▶ **Work to complete**:
Restrict the output to the lines below starting at the one that contains "for member in" and ending at the one that contains "obj.matrix_parent_inverse = Matrix.Identity(4)", and restate them word for word, both ends included.
[Start Data block]
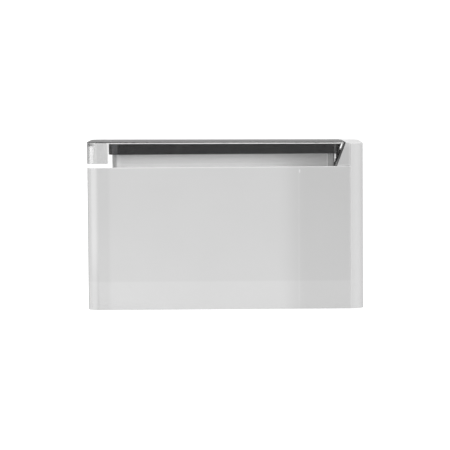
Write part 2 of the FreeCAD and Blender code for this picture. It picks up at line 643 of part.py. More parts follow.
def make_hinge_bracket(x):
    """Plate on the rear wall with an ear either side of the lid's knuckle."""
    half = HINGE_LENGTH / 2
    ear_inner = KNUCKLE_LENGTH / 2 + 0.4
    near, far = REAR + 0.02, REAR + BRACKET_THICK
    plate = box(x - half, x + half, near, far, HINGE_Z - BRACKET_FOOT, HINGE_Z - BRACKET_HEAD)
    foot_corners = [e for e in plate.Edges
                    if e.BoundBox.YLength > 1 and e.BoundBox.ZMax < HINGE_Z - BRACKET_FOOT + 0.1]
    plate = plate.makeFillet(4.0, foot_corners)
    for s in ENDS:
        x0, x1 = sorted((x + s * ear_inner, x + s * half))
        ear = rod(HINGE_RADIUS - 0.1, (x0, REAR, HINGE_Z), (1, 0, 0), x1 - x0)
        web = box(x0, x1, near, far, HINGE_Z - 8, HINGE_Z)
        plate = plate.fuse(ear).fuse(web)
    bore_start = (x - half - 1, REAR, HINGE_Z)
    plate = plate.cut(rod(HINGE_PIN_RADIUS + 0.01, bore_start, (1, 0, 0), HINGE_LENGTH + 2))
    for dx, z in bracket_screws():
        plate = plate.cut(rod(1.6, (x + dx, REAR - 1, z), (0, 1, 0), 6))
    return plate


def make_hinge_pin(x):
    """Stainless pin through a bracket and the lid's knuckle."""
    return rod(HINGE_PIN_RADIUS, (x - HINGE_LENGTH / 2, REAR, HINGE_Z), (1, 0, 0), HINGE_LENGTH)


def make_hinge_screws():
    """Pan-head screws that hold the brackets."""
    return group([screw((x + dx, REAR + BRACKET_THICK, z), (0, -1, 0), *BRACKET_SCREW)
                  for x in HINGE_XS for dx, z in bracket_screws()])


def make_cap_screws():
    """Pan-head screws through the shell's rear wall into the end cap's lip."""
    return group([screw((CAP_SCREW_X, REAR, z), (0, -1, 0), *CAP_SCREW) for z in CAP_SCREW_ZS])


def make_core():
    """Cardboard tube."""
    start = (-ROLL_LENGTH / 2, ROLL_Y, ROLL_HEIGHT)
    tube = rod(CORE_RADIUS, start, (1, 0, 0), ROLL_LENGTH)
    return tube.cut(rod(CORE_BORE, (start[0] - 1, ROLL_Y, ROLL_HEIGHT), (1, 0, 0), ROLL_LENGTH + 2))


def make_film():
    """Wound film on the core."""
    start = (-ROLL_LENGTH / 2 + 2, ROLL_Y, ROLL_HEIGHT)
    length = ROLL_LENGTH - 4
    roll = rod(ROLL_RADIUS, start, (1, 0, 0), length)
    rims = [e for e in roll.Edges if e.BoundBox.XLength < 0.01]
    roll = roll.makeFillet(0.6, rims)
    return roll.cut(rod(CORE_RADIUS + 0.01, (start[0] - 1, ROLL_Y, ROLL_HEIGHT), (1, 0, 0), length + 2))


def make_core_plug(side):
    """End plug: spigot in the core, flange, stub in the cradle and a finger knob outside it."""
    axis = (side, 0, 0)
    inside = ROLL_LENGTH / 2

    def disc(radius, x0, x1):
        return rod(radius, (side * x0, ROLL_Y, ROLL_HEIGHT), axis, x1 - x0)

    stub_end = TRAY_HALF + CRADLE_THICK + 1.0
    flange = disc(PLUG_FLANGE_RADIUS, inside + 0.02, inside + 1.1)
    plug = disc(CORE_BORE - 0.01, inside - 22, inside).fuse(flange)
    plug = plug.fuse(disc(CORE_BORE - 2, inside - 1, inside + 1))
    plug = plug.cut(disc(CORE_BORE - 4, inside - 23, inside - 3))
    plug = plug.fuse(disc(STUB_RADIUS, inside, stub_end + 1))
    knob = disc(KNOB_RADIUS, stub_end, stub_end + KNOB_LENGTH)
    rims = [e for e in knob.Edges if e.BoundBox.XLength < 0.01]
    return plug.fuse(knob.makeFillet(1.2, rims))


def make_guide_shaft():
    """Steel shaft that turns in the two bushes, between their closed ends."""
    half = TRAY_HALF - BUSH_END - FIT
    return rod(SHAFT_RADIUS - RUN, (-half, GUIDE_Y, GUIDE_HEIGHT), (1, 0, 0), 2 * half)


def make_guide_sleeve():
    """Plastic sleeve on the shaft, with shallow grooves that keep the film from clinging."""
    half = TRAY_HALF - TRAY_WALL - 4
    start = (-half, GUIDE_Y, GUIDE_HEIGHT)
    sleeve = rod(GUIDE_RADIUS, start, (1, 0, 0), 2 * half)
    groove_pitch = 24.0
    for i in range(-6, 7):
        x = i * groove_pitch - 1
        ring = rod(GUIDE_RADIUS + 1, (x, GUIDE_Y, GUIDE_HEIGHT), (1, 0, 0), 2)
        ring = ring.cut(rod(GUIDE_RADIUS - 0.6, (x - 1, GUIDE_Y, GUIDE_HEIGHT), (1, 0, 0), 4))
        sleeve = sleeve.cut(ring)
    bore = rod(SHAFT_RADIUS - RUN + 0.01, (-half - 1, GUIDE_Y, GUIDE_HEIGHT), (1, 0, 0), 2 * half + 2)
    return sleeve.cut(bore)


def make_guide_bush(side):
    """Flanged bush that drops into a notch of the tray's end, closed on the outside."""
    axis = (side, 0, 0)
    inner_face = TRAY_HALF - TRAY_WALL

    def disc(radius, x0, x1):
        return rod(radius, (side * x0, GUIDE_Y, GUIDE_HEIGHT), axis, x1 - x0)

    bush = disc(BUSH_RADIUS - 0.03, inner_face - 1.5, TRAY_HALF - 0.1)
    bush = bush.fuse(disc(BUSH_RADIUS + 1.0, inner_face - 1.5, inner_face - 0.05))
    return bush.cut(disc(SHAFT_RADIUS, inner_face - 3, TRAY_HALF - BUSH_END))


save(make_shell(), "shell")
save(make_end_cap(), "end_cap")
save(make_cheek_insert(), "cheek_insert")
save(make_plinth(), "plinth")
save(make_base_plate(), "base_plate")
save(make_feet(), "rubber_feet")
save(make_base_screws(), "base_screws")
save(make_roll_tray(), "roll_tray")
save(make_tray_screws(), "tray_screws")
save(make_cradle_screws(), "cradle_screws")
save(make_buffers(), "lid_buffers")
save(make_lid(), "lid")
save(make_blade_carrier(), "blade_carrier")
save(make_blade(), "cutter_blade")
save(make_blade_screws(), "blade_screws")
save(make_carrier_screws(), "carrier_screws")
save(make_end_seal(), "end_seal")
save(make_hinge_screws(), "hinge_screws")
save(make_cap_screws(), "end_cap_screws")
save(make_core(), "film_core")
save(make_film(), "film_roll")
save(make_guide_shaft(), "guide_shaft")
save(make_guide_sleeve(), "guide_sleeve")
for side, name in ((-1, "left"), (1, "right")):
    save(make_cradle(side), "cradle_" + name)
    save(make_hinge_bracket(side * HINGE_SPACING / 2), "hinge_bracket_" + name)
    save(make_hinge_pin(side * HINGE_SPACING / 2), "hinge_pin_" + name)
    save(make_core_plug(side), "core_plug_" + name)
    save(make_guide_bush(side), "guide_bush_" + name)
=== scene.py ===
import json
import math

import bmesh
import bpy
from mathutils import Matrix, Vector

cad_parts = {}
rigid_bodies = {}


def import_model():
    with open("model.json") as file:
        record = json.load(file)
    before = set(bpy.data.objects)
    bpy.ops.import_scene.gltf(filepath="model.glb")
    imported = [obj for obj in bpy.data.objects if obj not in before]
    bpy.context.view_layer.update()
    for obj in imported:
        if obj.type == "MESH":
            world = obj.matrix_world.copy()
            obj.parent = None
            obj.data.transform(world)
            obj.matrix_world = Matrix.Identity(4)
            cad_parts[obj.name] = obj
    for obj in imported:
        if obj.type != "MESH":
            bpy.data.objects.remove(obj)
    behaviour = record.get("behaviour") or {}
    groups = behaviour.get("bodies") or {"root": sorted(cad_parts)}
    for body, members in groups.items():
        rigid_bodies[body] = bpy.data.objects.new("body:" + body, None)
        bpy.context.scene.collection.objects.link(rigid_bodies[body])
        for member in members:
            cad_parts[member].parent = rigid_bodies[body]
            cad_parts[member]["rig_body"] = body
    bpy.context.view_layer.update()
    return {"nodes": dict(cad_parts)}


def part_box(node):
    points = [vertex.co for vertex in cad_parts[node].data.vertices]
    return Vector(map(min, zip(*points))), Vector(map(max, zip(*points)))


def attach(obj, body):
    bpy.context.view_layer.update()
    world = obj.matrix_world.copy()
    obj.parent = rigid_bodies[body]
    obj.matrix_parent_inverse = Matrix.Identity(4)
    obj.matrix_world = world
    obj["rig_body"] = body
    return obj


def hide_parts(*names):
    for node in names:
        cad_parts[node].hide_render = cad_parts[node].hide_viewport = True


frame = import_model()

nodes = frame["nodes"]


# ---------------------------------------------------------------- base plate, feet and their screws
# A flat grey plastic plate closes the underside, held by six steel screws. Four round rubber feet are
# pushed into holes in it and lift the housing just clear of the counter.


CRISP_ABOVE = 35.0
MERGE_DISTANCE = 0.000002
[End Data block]
▶ **Solution for this exercise**:
        for member in members:
            cad_parts[member].parent = rigid_bodies[body]
            cad_parts[member]["rig_body"] = body
    bpy.context.view_layer.update()
    return {"nodes": dict(cad_parts)}


def part_box(node):
    points = [vertex.co for vertex in cad_parts[node].data.vertices]
    return Vector(map(min, zip(*points))), Vector(map(max, zip(*points)))


def attach(obj, body):
    bpy.context.view_layer.update()
    world = obj.matrix_world.copy()
    obj.parent = rigid_bodies[body]
    obj.matrix_parent_inverse = Matrix.Identity(4)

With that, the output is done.